Task directions: Write the material out again, line by line, exactly as it is.

#####

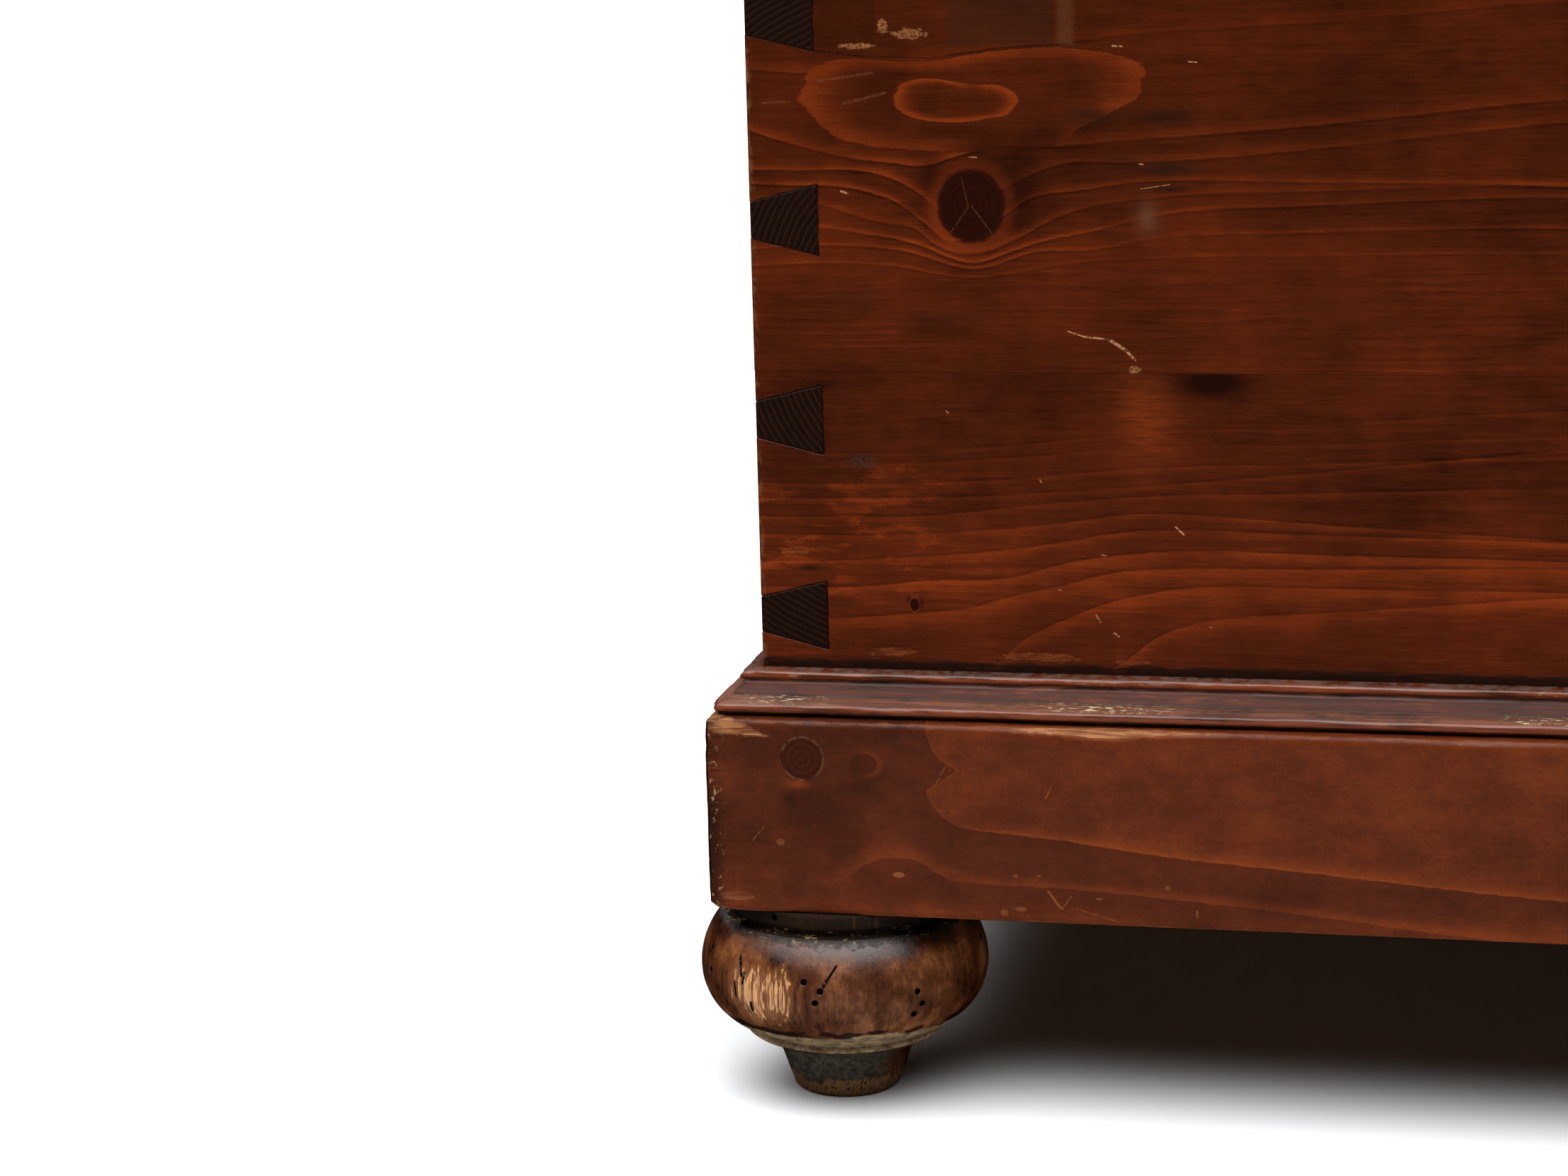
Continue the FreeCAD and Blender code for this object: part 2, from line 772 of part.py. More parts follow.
def lid_boards(let_in):
    """Two lid boards, cut for the straps, the strike plate and their nails."""
    x_low = -lid_side_gap
    x_high = case_length + lid_side_gap
    joint = lid_front_board_width - lid_side_gap
    front = block(x_low, x_high, -lid_side_gap, joint, lid_under, lid_top)
    back = block(x_low, x_high, joint, case_depth, lid_under, lid_top)
    round_start = Vector(x_low, case_depth - lid_back_round, lid_top - lid_back_round)
    corner = block(x_low, x_high, round_start.y, case_depth + 1, round_start.z, lid_top + 1)
    corner = corner.cut(Part.makeCylinder(lid_back_round, x_high - x_low, round_start, Vector(1, 0, 0)))
    return front.cut(let_in), back.cut(let_in).cut(corner)


def write(name, shape):
    """Move a piece to the middle of the footprint and write it as one node."""
    solids = shape.Solids
    shape = solids[0] if len(solids) == 1 else Part.Compound(solids)
    shape = shape.copy()
    shape.translate(footprint_centre.negative())
    shape.exportStep(os.path.join("parts", name + ".step"))


def build():
    """Every node of the chest, by name."""
    nodes = {}
    nodes["lock_nails"] = lock_nails()
    nodes["hinge_leaf_nails"] = leaf_nails()
    nodes["escutcheon_pins"] = escutcheon_pins()
    nodes["till_side"], nodes["till_floor"] = till_pieces()
    let_into_walls = Part.Compound([
        nodes["lock_nails"], nodes["hinge_leaf_nails"], nodes["escutcheon_pins"],
        nodes["till_side"], nodes["till_floor"], keyhole(-1, board_thickness + 1),
    ])
    nodes.update(wall_boards(let_into_walls))
    for number, board in enumerate(bottom_boards(), start=1):
        nodes["bottom_board_%d" % number] = board
    for name, piece in zip(("front", "left", "right", "back_rail"), plinth_boards()):
        nodes["plinth_" + name] = piece
    for name, piece in zip(("front", "left", "right"), base_mouldings()):
        nodes["base_moulding_" + name] = piece
    feet = {"front": [], "back": []}
    for name, (x, y, x_way, y_way) in foot_places().items():
        feet[name.split("_")[0]].append(foot(x, y))
        nodes["corner_block_" + name] = corner_block(x, y, x_way, y_way)
    for row, pair in feet.items():
        nodes["feet_" + row] = Part.Compound(pair)
    nodes["hinge_strap_nails"] = strap_nails()
    nodes["strike_nails"] = strike_nails()
    for side, x in hinge_places().items():
        nodes["hinge_leaf_" + side] = hinge_leaf(x).cut(nodes["hinge_leaf_nails"])
        nodes["hinge_pin_" + side] = hinge_pin(x)
        nodes["hinge_strap_" + side] = hinge_strap(x).cut(nodes["hinge_strap_nails"])
    nodes["lock_plate"] = lock_back_plate(nodes["lock_nails"])
    nodes["lock_cover"] = lock_cover()
    nodes["lock_bolt"] = lock_bolt()
    nodes["lid_strike"] = lid_strike(nodes["strike_nails"])
    nodes["escutcheon"] = escutcheon(nodes["escutcheon_pins"])
    nodes["key"] = key()
    let_into_lid = Part.Compound([
        nodes["hinge_strap_left"], nodes["hinge_strap_right"], nodes["hinge_strap_nails"],
        nodes["lid_strike"], nodes["strike_nails"],
    ])
    nodes["lid_board_front"], nodes["lid_board_back"] = lid_boards(let_into_lid)
    for name, piece in zip(("front", "left", "right"), lid_mouldings()):
        nodes["lid_moulding_" + name] = piece
    return nodes


os.makedirs("parts", exist_ok=True)
for node_name, node_shape in build().items():
    write(node_name, node_shape)
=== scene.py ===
import math
from functools import reduce
from operator import add

import bmesh
import bpy
import numpy as np
from mathutils import Matrix, Vector, noise


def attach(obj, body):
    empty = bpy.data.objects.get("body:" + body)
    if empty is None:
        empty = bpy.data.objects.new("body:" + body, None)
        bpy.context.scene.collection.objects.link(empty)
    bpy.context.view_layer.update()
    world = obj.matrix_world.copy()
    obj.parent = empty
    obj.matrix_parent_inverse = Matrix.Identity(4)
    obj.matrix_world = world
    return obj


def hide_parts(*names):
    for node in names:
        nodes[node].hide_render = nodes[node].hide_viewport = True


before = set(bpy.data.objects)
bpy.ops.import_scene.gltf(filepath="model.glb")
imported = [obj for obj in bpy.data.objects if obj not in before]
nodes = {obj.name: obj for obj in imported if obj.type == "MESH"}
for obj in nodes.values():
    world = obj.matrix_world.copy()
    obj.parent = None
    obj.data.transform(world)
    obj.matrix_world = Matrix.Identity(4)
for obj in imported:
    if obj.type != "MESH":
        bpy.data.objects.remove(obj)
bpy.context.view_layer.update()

MM = 0.001

# Numbers of the case in mm. The corner is its front left one, at floor level.
CASE_X, CASE_Y, CASE_BOTTOM, BOARD = 1100.0, 500.0, 102.0, 22.0
ORIGIN_X, ORIGIN_Y = 550.0, 242.1
PIN_PITCH, PIN_OUTER_HALF, PIN_INNER_HALF, PIN_SLOPE = 447 / 7, 5.75, 11.25, 0.25


# Node graphs

class Graph:
    """The nodes of one material, or of the world."""

    def __init__(self, name, world=False):
        blocks = bpy.data.worlds if world else bpy.data.materials
        self.block = blocks.new(name)
        self.block.use_nodes = True
        self.tree = self.block.node_tree
        self.tree.nodes.clear()
        coord = self.node("TexCoord")
        self.object = Value(self, coord.outputs["Object"])
        self.normal = Value(self, coord.outputs["Normal"])
        self.generated = Value(self, coord.outputs["Generated"])

    def node(self, kind, values=(), **settings):
        """Adds a node, with its first inputs linked or set."""
        node = self.tree.nodes.new("ShaderNode" + kind)
        for name, setting in settings.items():
            setattr(node, name, setting)
        for socket, value in zip(node.inputs, values):
            self.put(socket, value)
        return node

    def put(self, socket, value):
        """Links an input to a value, or sets it to plain numbers."""
        if isinstance(value, Value):
            self.tree.links.new(value.socket, socket)
        elif value is not None:
            if socket.type == "RGBA" and len(value) == 3:
                value = (*value, 1.0)
            socket.default_value = value

    def shader(self, colour, rough, height=None, relief=0.0003, metal=0.0, gloss=0.5):
        """Ends the graph as a surface with a bump of this relief in metres, and returns the material."""
        surface = self.node("BsdfPrincipled")
        self.put(surface.inputs["Base Color"], colour)
        self.put(surface.inputs["Roughness"], rough)
        self.put(surface.inputs["Metallic"], metal)
        surface.inputs["Specular IOR Level"].default_value = gloss
        if height is not None:
            bump = self.node("Bump")
            bump.inputs["Strength"].default_value = 1.0
            bump.inputs["Distance"].default_value = relief
            self.put(bump.inputs["Height"], height)
            self.tree.links.new(bump.outputs[0], surface.inputs["Normal"])
        end = self.node("OutputMaterial")
        self.tree.links.new(surface.outputs[0], end.inputs[0])
        return self.block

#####

Exercise result:
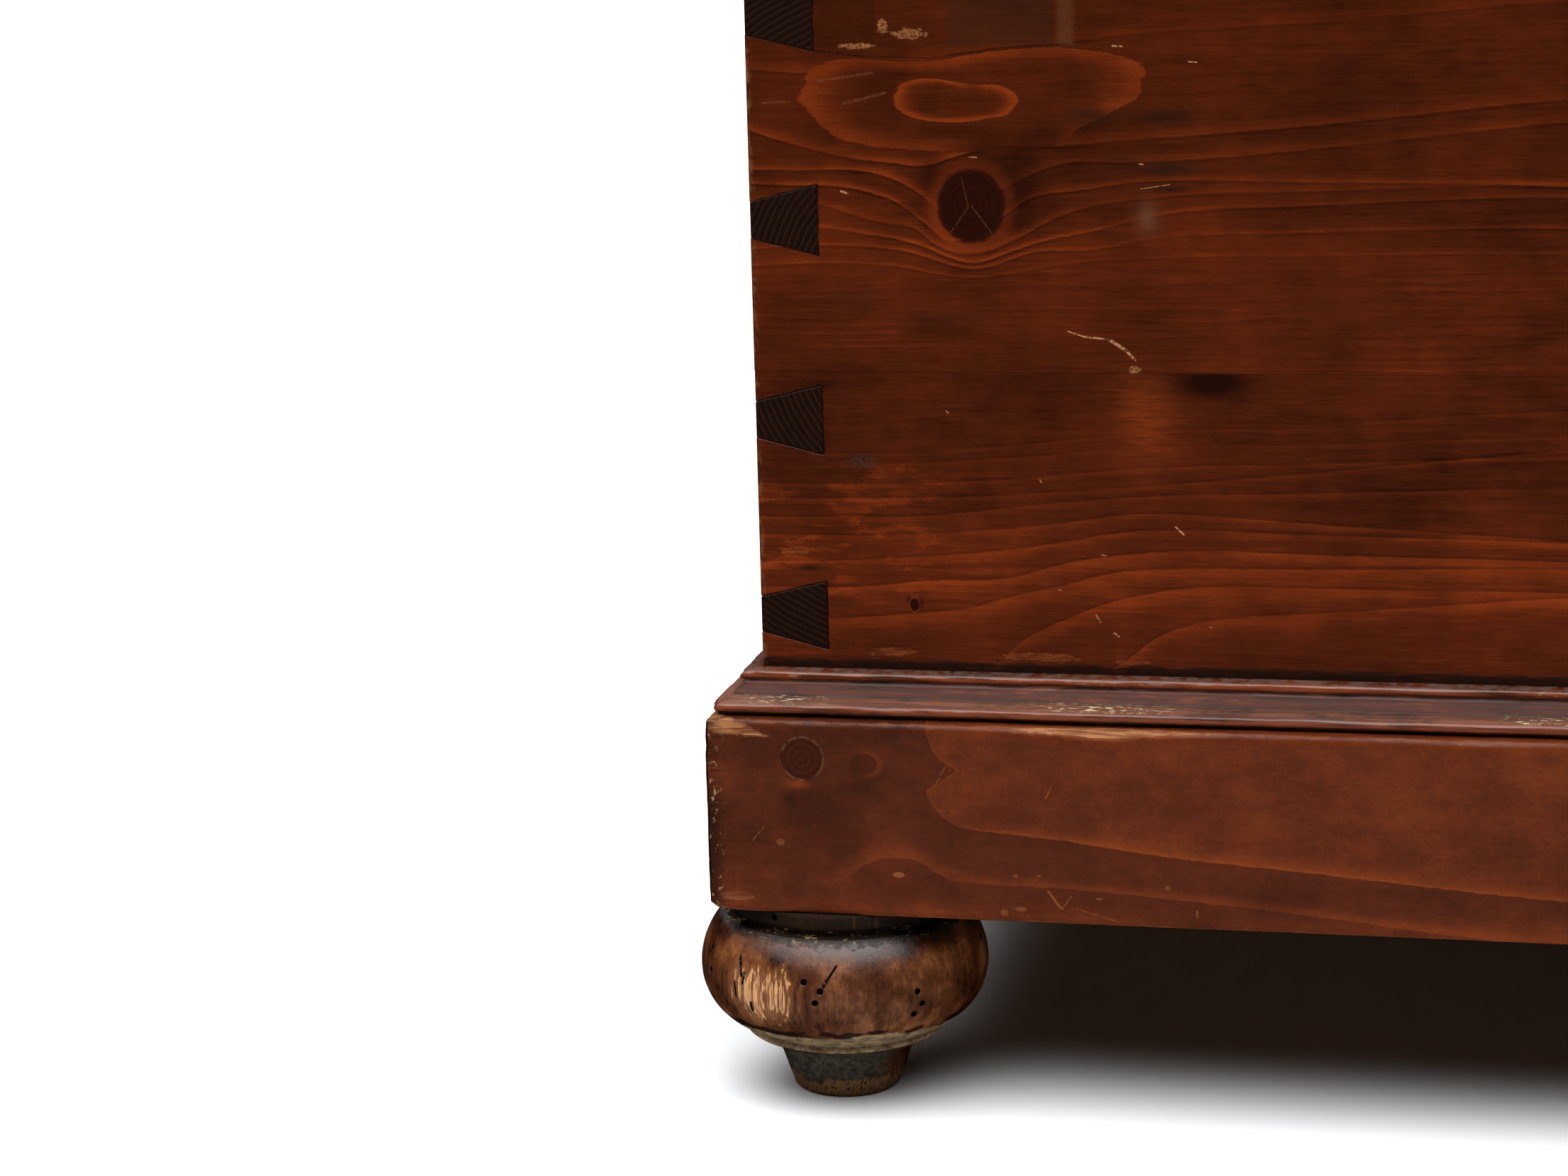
Continue the FreeCAD and Blender code for this object: part 2, from line 772 of part.py. More parts follow.
def lid_boards(let_in):
    """Two lid boards, cut for the straps, the strike plate and their nails."""
    x_low = -lid_side_gap
    x_high = case_length + lid_side_gap
    joint = lid_front_board_width - lid_side_gap
    front = block(x_low, x_high, -lid_side_gap, joint, lid_under, lid_top)
    back = block(x_low, x_high, joint, case_depth, lid_under, lid_top)
    round_start = Vector(x_low, case_depth - lid_back_round, lid_top - lid_back_round)
    corner = block(x_low, x_high, round_start.y, case_depth + 1, round_start.z, lid_top + 1)
    corner = corner.cut(Part.makeCylinder(lid_back_round, x_high - x_low, round_start, Vector(1, 0, 0)))
    return front.cut(let_in), back.cut(let_in).cut(corner)


def write(name, shape):
    """Move a piece to the middle of the footprint and write it as one node."""
    solids = shape.Solids
    shape = solids[0] if len(solids) == 1 else Part.Compound(solids)
    shape = shape.copy()
    shape.translate(footprint_centre.negative())
    shape.exportStep(os.path.join("parts", name + ".step"))


def build():
    """Every node of the chest, by name."""
    nodes = {}
    nodes["lock_nails"] = lock_nails()
    nodes["hinge_leaf_nails"] = leaf_nails()
    nodes["escutcheon_pins"] = escutcheon_pins()
    nodes["till_side"], nodes["till_floor"] = till_pieces()
    let_into_walls = Part.Compound([
        nodes["lock_nails"], nodes["hinge_leaf_nails"], nodes["escutcheon_pins"],
        nodes["till_side"], nodes["till_floor"], keyhole(-1, board_thickness + 1),
    ])
    nodes.update(wall_boards(let_into_walls))
    for number, board in enumerate(bottom_boards(), start=1):
        nodes["bottom_board_%d" % number] = board
    for name, piece in zip(("front", "left", "right", "back_rail"), plinth_boards()):
        nodes["plinth_" + name] = piece
    for name, piece in zip(("front", "left", "right"), base_mouldings()):
        nodes["base_moulding_" + name] = piece
    feet = {"front": [], "back": []}
    for name, (x, y, x_way, y_way) in foot_places().items():
        feet[name.split("_")[0]].append(foot(x, y))
        nodes["corner_block_" + name] = corner_block(x, y, x_way, y_way)
    for row, pair in feet.items():
        nodes["feet_" + row] = Part.Compound(pair)
    nodes["hinge_strap_nails"] = strap_nails()
    nodes["strike_nails"] = strike_nails()
    for side, x in hinge_places().items():
        nodes["hinge_leaf_" + side] = hinge_leaf(x).cut(nodes["hinge_leaf_nails"])
        nodes["hinge_pin_" + side] = hinge_pin(x)
        nodes["hinge_strap_" + side] = hinge_strap(x).cut(nodes["hinge_strap_nails"])
    nodes["lock_plate"] = lock_back_plate(nodes["lock_nails"])
    nodes["lock_cover"] = lock_cover()
    nodes["lock_bolt"] = lock_bolt()
    nodes["lid_strike"] = lid_strike(nodes["strike_nails"])
    nodes["escutcheon"] = escutcheon(nodes["escutcheon_pins"])
    nodes["key"] = key()
    let_into_lid = Part.Compound([
        nodes["hinge_strap_left"], nodes["hinge_strap_right"], nodes["hinge_strap_nails"],
        nodes["lid_strike"], nodes["strike_nails"],
    ])
    nodes["lid_board_front"], nodes["lid_board_back"] = lid_boards(let_into_lid)
    for name, piece in zip(("front", "left", "right"), lid_mouldings()):
        nodes["lid_moulding_" + name] = piece
    return nodes


os.makedirs("parts", exist_ok=True)
for node_name, node_shape in build().items():
    write(node_name, node_shape)
=== scene.py ===
import math
from functools import reduce
from operator import add

import bmesh
import bpy
import numpy as np
from mathutils import Matrix, Vector, noise


def attach(obj, body):
    empty = bpy.data.objects.get("body:" + body)
    if empty is None:
        empty = bpy.data.objects.new("body:" + body, None)
        bpy.context.scene.collection.objects.link(empty)
    bpy.context.view_layer.update()
    world = obj.matrix_world.copy()
    obj.parent = empty
    obj.matrix_parent_inverse = Matrix.Identity(4)
    obj.matrix_world = world
    return obj


def hide_parts(*names):
    for node in names:
        nodes[node].hide_render = nodes[node].hide_viewport = True


before = set(bpy.data.objects)
bpy.ops.import_scene.gltf(filepath="model.glb")
imported = [obj for obj in bpy.data.objects if obj not in before]
nodes = {obj.name: obj for obj in imported if obj.type == "MESH"}
for obj in nodes.values():
    world = obj.matrix_world.copy()
    obj.parent = None
    obj.data.transform(world)
    obj.matrix_world = Matrix.Identity(4)
for obj in imported:
    if obj.type != "MESH":
        bpy.data.objects.remove(obj)
bpy.context.view_layer.update()

MM = 0.001

# Numbers of the case in mm. The corner is its front left one, at floor level.
CASE_X, CASE_Y, CASE_BOTTOM, BOARD = 1100.0, 500.0, 102.0, 22.0
ORIGIN_X, ORIGIN_Y = 550.0, 242.1
PIN_PITCH, PIN_OUTER_HALF, PIN_INNER_HALF, PIN_SLOPE = 447 / 7, 5.75, 11.25, 0.25


# Node graphs

class Graph:
    """The nodes of one material, or of the world."""

    def __init__(self, name, world=False):
        blocks = bpy.data.worlds if world else bpy.data.materials
        self.block = blocks.new(name)
        self.block.use_nodes = True
        self.tree = self.block.node_tree
        self.tree.nodes.clear()
        coord = self.node("TexCoord")
        self.object = Value(self, coord.outputs["Object"])
        self.normal = Value(self, coord.outputs["Normal"])
        self.generated = Value(self, coord.outputs["Generated"])

    def node(self, kind, values=(), **settings):
        """Adds a node, with its first inputs linked or set."""
        node = self.tree.nodes.new("ShaderNode" + kind)
        for name, setting in settings.items():
            setattr(node, name, setting)
        for socket, value in zip(node.inputs, values):
            self.put(socket, value)
        return node

    def put(self, socket, value):
        """Links an input to a value, or sets it to plain numbers."""
        if isinstance(value, Value):
            self.tree.links.new(value.socket, socket)
        elif value is not None:
            if socket.type == "RGBA" and len(value) == 3:
                value = (*value, 1.0)
            socket.default_value = value

    def shader(self, colour, rough, height=None, relief=0.0003, metal=0.0, gloss=0.5):
        """Ends the graph as a surface with a bump of this relief in metres, and returns the material."""
        surface = self.node("BsdfPrincipled")
        self.put(surface.inputs["Base Color"], colour)
        self.put(surface.inputs["Roughness"], rough)
        self.put(surface.inputs["Metallic"], metal)
        surface.inputs["Specular IOR Level"].default_value = gloss
        if height is not None:
            bump = self.node("Bump")
            bump.inputs["Strength"].default_value = 1.0
            bump.inputs["Distance"].default_value = relief
            self.put(bump.inputs["Height"], height)
            self.tree.links.new(bump.outputs[0], surface.inputs["Normal"])
        end = self.node("OutputMaterial")
        self.tree.links.new(surface.outputs[0], end.inputs[0])
        return self.block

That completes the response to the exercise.